March 2, 2010 | El Diario La Prensa NY | Original Article

Make our communities count

As the U.S. Census Bureau begins to mail questionnaires to households, we encourage Latinos to respond. This is urgent beyond an individual basis.

When it comes down to it, the census is all about resources for critical services. Full participation in the census will help ensure that federal and other funds reach communities at adequate levels. The count is a chief indicator of resources needed for public schools, health and emergency services, and public works projects. For the purposes of designating billions of federal dollars, each person counts roughly as $10,000 toward his or her community.

Unlike voting, you don’t need to choose a party, you don’t need to register, you don’t even need a social security number or to be a U.S. citizen. To participate in the Census 2010, you just need to live in the United States and answer 10 questions.

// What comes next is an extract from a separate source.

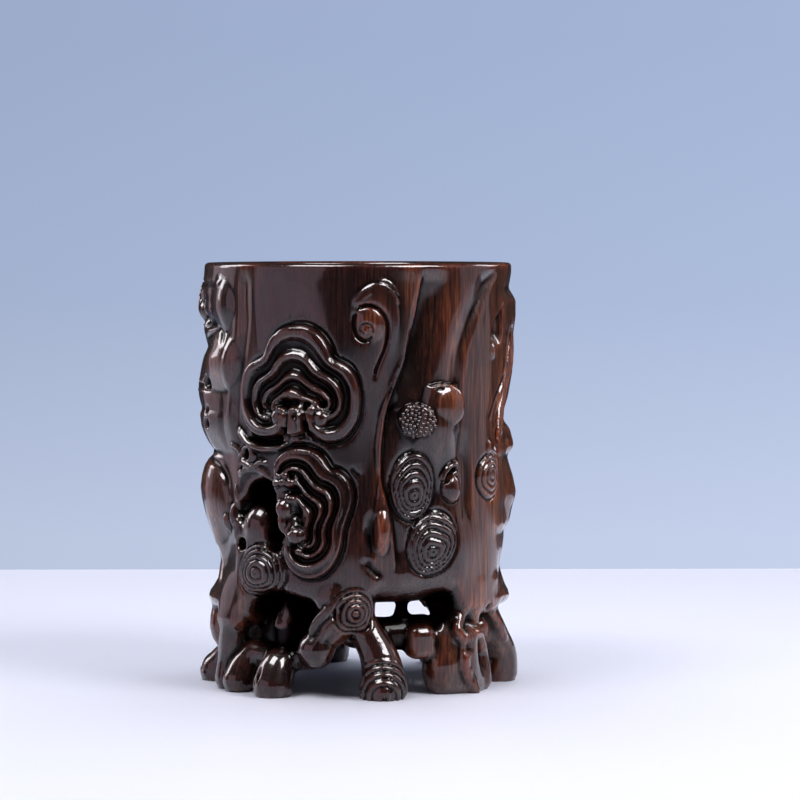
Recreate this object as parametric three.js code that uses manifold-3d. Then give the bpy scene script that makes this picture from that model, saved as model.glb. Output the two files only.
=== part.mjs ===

Some immigrants may fear that answering these questions could trigger immigration issues, but under federal law, this information can only be used for the purpose of the Census––meaning to build a profile of the United States, and nothing else.

The questions are aimed at determining how many people live in each household and their characteristics. The most important thing for Hispanics is to identify themselves as such, as this will give administrators a rough idea of which programs are needed in a community (for example, whether schools should have a bilingual education program).

How can your community get its share of $400 billion that the government allocates, and how will your community land better representation? This begins with you. Make yourself count in the census before April 1, 2010.